Leading Discussions: Engaging Your Students Emotionally

By Peter Connor

Getting students involved in a discussion requires engaging them "emotionally" in the topic. To get the ball rolling, build the discussion around a physical demonstration or a case study; a news clipping or a provocative documentary; an intriguing reading assignment or a commonly shared personal experience.

Whatever emotional embers you stir up, remember the fire you spark will die back down. Emotions are fleeting. Take advantage of them. To be productive, the discussion must follow immediately. Consider also that purely emotional issues have little educational value in and of themselves. To aid learning and to make what is said more salient these issues must be used to enhance your students' involvement.

One way of engaging students emotionally is to ask them to argue for a position with which they don’t agree, or to argue against one to which they are strongly bound.

Initiating discussions will become easier as the semester progresses. Once students have become accustomed to frequent discussion, an engaging and interesting lecture will generally be sufficient to create the emotional involvement necessary to get the ball rolling.

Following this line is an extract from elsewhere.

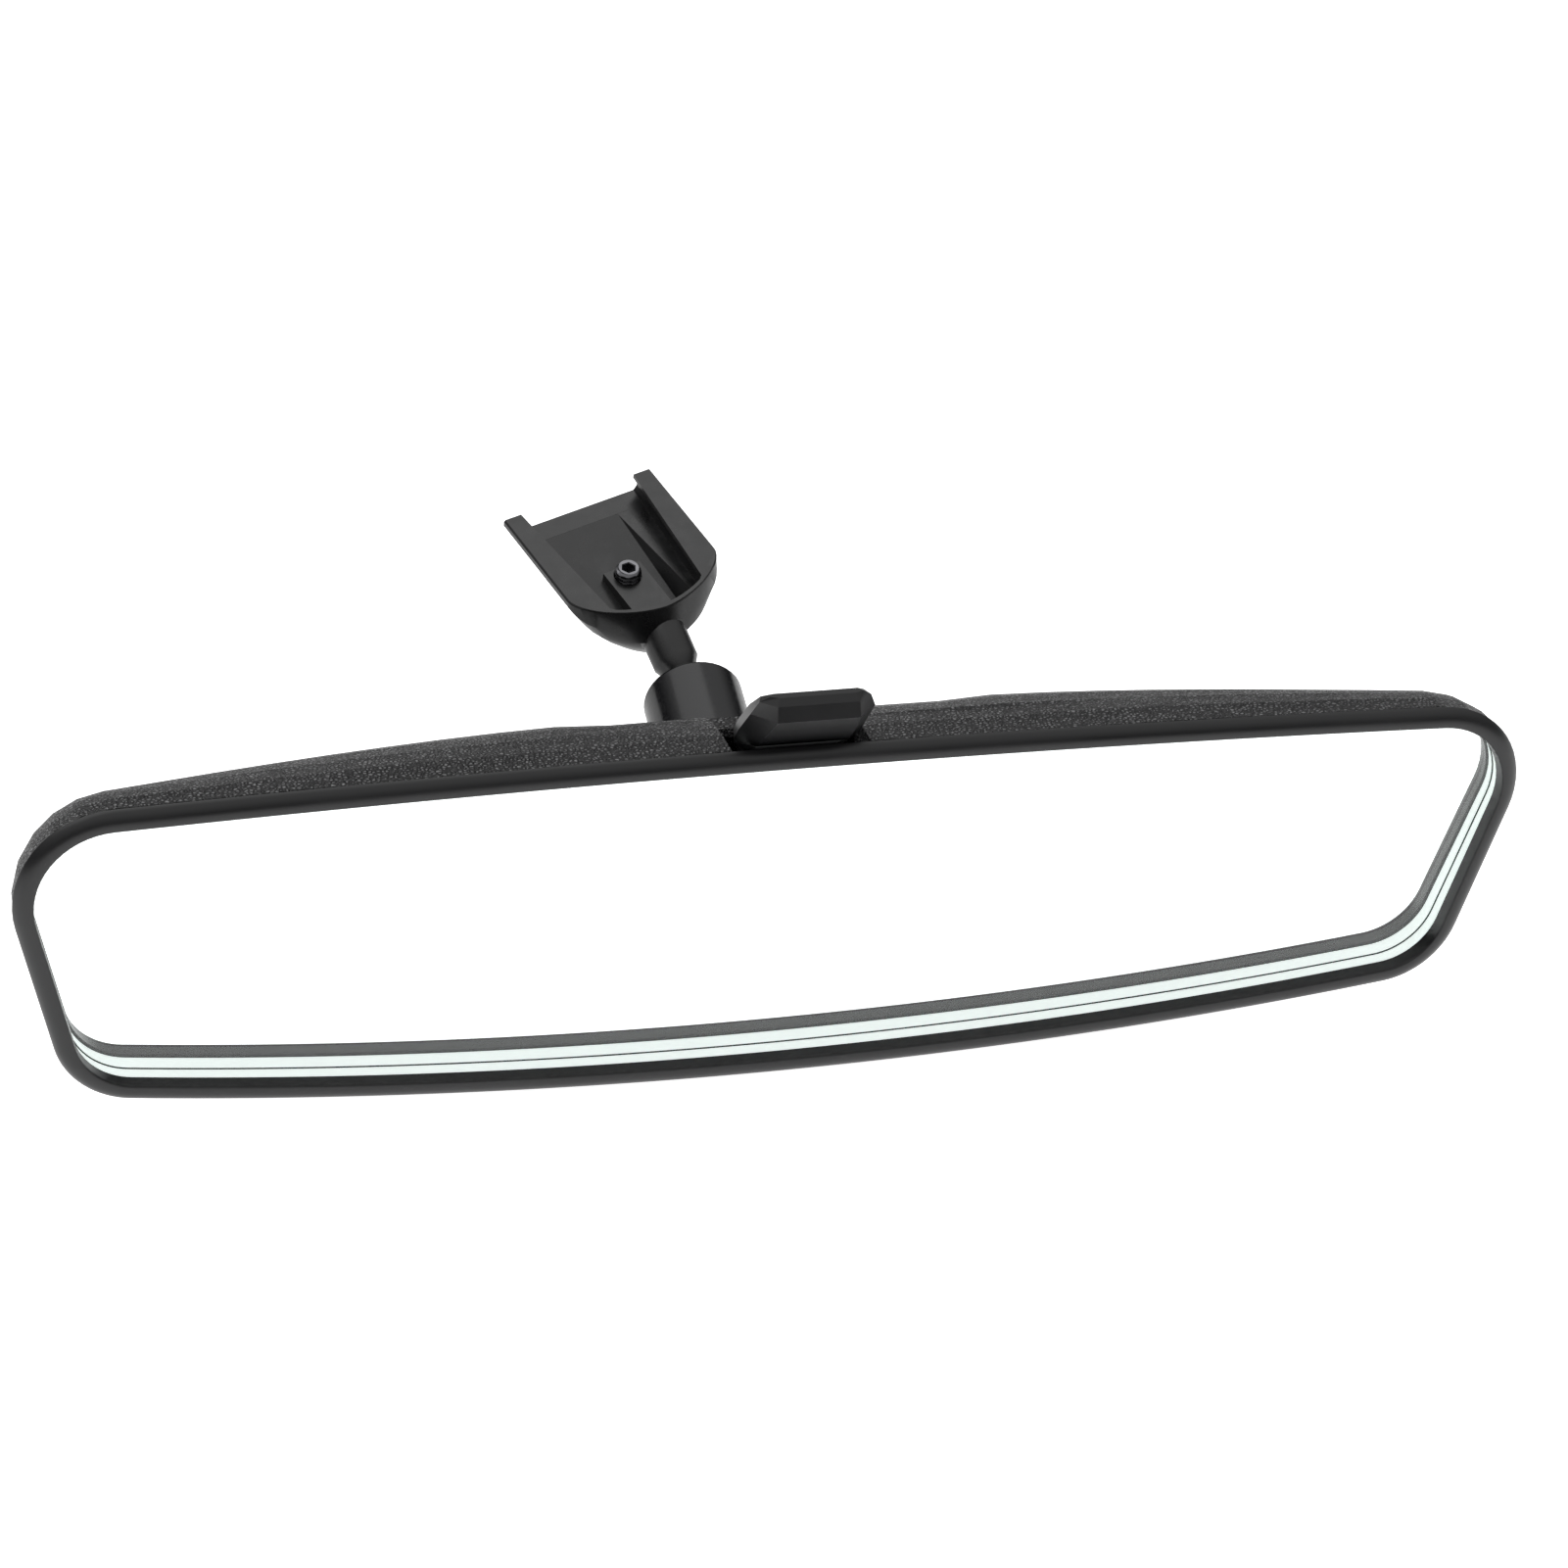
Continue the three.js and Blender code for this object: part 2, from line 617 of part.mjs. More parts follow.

Having students write down their reactions to the "discussion question" helps initiate the process. Asking them to work with another student, solving a problem, or answering a question, will also help. Such collaborative "pairing" increases individual confidence about speaking in front of fellow classmates, providing a sense of "in-it-togetherness," which is empowering, in and of it self.


Lowman, J. (1995). Mastering the technique of teaching. (2nd ed.). San Francisco: Jossey-Bass.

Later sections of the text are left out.